#### [Directions for this task]
The listing below contains a span that opens with the line containing "Y(620), 65.4, 79.6));" and closes with the line containing "obj.data.transform(world)". Return that span exactly.

#### [Recorded data]
** BEGIN **

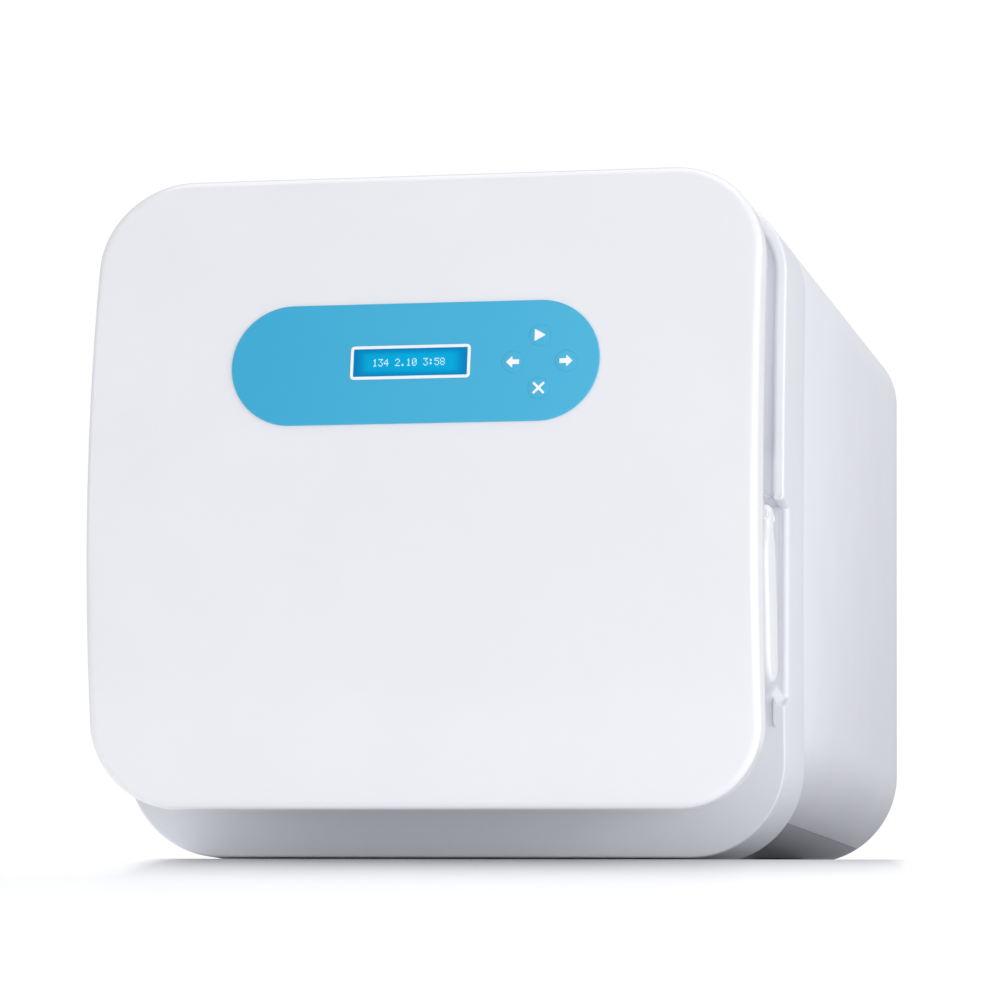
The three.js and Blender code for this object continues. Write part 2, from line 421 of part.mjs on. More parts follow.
// ---------------------------------------------------------------- rear services
{
  const yr = M + CH_LEN + 23.5;
  // safety valve: stands on a stub above the head, outlet to the rear
  let v = CY(-60, 330, 11, Y(590), Y(619), 16).add(CY(-60, 330, 8, Y(619), Y(622), 16));
  v = v.add(B(-70, -50, Y(574), Y(592), 316, 344));
  v = v.subtract(CY(-60, 330, 4.2, Y(586), Y(630), 12));
  add('safety_valve', geom(v), 'brass');
  const st = CY(-60, 330, 3.6, Y(600), Y(623.5), 12).add(L([[6.5, Y(623.2)], [9.5, Y(623.2)], [9.5, Y(625.4)], [6.5, Y(625.4)]], 16, -60, 330))
    .add(B(-68, -52, Y(623.2), Y(625.4), 328.8, 331.2));
  add('safety_valve_stem', geom(st), 'steel');
  // solenoid valve under the head
  let s = B(-130, -98, Y(570), Y(600), 56, 84).add(CZ(-114, Y(585), 13, 84, 122, 20));
  add('solenoid_valve', geom(s), 'black');
  // drain outlet through the rear panel
  let d = CY(-110, 70, 7, Y(600.6), Y(620), 16).add(CY(-110, 70, 10, Y(615), Y(618), 16)).add(CY(-110, 70, 5, Y(618), Y(626.5), 14));
  d = d.subtract(CY(-110, 70, 3, Y(604), Y(630), 12));
  add('drain_outlet', geom(d), 'brass');
  // steam pipe from the head to the solenoid valve
  const path = new THREE.CatmullRomCurve3([[-50, yr + 1.2, 150], [-50, yr + 14, 150], [-80, yr + 27, 150], [-112, yr + 27, 147], [-114, Y(585), 134], [-114, Y(585), 122.4]].map(p => new THREE.Vector3(...p)), false, 'catmullrom', 0.4);
  const c = new THREE.Shape(); c.absarc(0, 0, 4, 0, Math.PI * 2);
  const pg = new THREE.ExtrudeGeometry(c, { steps: 14, extrudePath: path, curveSegments: 4, bevelEnabled: false });
  add('steam_pipe', geom(solid(fixSign(pg))), 'steel');
  add('pressure_transducer', geom(CY(55, 150, 9, yr + 1, yr + 9, 6).add(CY(55, 150, 12, yr + 9, yr + 34, 16)).add(CY(55, 150, 5, yr + 34, yr + 42, 12))), 'steel');
  add('temperature_probe', geom(CY(0, ZC, 7, yr + 0.3, yr + 8, 6).add(CY(0, ZC, 2.5, yr + 8, yr + 38, 10))), 'steel');
}
{
  let b = B(176, 177.6, Y(290), Y(470), 90, 200);
  b = b.add(B(158, 176.5, Y(300), Y(345), 110, 165)).add(CX(Y(385), 120, 13, 150, 176.5, 16)).add(CX(Y(425), 120, 13, 150, 176.5, 16)).add(B(166, 176.5, Y(370), Y(455), 150, 175));
  add('power_board', geom(b), 'pcb');
  let i = B(112.4, 140.2, Y(598), Y(613.5), 62.4, 82.6).add(B(106, 146.6, Y(614.9), Y(618), 57, 88)).subtract(B(115.4, 137.2, Y(603), Y(620), 65.4, 79.6));
  i = i.add(B(112.4, 140.2, Y(598), Y(616), 62.4, 82.6).subtract(B(115.4, 137.2, Y(603), Y(620), 65.4, 79.6)));
  for (const [x, z] of [[120, 71], [126.3, 74], [132.6, 71]]) i = i.add(B(x - 1, x + 1, Y(602), Y(614), z - 2.5, z + 2.5));
  add('power_inlet', geom(i), 'black');
  for (const [n, z] of [['fuse_holder_lower', 66], ['fuse_holder_upper', 90]])
    add(n, geom(CY(92, z, 6.2, Y(596), Y(615.5), 16).add(CY(92, z, 8.5, Y(614.9), Y(621), 16))), 'black');
}
{
  // rocker: pivots on a side-to-side axis, rests tilted with its upper end pressed in
  const g = new THREE.Group();
  g.position.set(126, Y(612), 102); g.rotation.x = THREE.MathUtils.degToRad(8);
  group.add(g);
  const s = poly([[-6, -5], [3.4, -5.2], [2.4, 0], [3.4, 5.2], [-6, 5]]);
  add('power_switch_rocker', prismX(s, -12.6, 12.6), 'black', g);
}

export default group;
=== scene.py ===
import json
import math
import bpy
import bmesh
import numpy as np
from mathutils import Matrix, Vector

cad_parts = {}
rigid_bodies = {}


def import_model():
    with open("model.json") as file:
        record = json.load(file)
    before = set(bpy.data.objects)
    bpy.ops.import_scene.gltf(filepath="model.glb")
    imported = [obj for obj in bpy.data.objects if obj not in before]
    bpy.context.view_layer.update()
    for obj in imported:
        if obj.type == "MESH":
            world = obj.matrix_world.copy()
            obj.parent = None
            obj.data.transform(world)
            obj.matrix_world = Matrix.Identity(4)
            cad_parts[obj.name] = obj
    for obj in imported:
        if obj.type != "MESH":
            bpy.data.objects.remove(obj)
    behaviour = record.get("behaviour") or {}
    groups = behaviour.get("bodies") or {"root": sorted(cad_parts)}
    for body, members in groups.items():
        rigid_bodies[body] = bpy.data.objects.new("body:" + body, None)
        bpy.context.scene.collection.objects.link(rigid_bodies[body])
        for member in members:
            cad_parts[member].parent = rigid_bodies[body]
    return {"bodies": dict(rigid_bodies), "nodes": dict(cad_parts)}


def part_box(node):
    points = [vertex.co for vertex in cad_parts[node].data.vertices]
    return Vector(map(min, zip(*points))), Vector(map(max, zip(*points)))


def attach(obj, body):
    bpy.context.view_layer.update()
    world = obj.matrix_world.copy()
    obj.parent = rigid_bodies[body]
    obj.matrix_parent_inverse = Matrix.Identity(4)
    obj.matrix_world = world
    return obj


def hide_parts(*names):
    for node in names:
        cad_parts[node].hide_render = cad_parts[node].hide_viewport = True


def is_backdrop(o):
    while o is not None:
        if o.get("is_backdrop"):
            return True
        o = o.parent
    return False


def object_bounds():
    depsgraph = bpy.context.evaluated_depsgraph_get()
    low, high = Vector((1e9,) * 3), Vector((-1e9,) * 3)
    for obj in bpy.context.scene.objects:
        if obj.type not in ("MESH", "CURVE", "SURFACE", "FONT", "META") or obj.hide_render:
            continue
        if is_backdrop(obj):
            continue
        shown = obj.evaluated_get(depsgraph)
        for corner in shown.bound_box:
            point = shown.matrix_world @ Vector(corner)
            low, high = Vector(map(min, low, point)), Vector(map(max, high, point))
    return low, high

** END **

#### [Written answer]
  let i = B(112.4, 140.2, Y(598), Y(613.5), 62.4, 82.6).add(B(106, 146.6, Y(614.9), Y(618), 57, 88)).subtract(B(115.4, 137.2, Y(603), Y(620), 65.4, 79.6));
  i = i.add(B(112.4, 140.2, Y(598), Y(616), 62.4, 82.6).subtract(B(115.4, 137.2, Y(603), Y(620), 65.4, 79.6)));
  for (const [x, z] of [[120, 71], [126.3, 74], [132.6, 71]]) i = i.add(B(x - 1, x + 1, Y(602), Y(614), z - 2.5, z + 2.5));
  add('power_inlet', geom(i), 'black');
  for (const [n, z] of [['fuse_holder_lower', 66], ['fuse_holder_upper', 90]])
    add(n, geom(CY(92, z, 6.2, Y(596), Y(615.5), 16).add(CY(92, z, 8.5, Y(614.9), Y(621), 16))), 'black');
}
{
  // rocker: pivots on a side-to-side axis, rests tilted with its upper end pressed in
  const g = new THREE.Group();
  g.position.set(126, Y(612), 102); g.rotation.x = THREE.MathUtils.degToRad(8);
  group.add(g);
  const s = poly([[-6, -5], [3.4, -5.2], [2.4, 0], [3.4, 5.2], [-6, 5]]);
  add('power_switch_rocker', prismX(s, -12.6, 12.6), 'black', g);
}

export default group;
=== scene.py ===
import json
import math
import bpy
import bmesh
import numpy as np
from mathutils import Matrix, Vector

cad_parts = {}
rigid_bodies = {}


def import_model():
    with open("model.json") as file:
        record = json.load(file)
    before = set(bpy.data.objects)
    bpy.ops.import_scene.gltf(filepath="model.glb")
    imported = [obj for obj in bpy.data.objects if obj not in before]
    bpy.context.view_layer.update()
    for obj in imported:
        if obj.type == "MESH":
            world = obj.matrix_world.copy()
            obj.parent = None
            obj.data.transform(world)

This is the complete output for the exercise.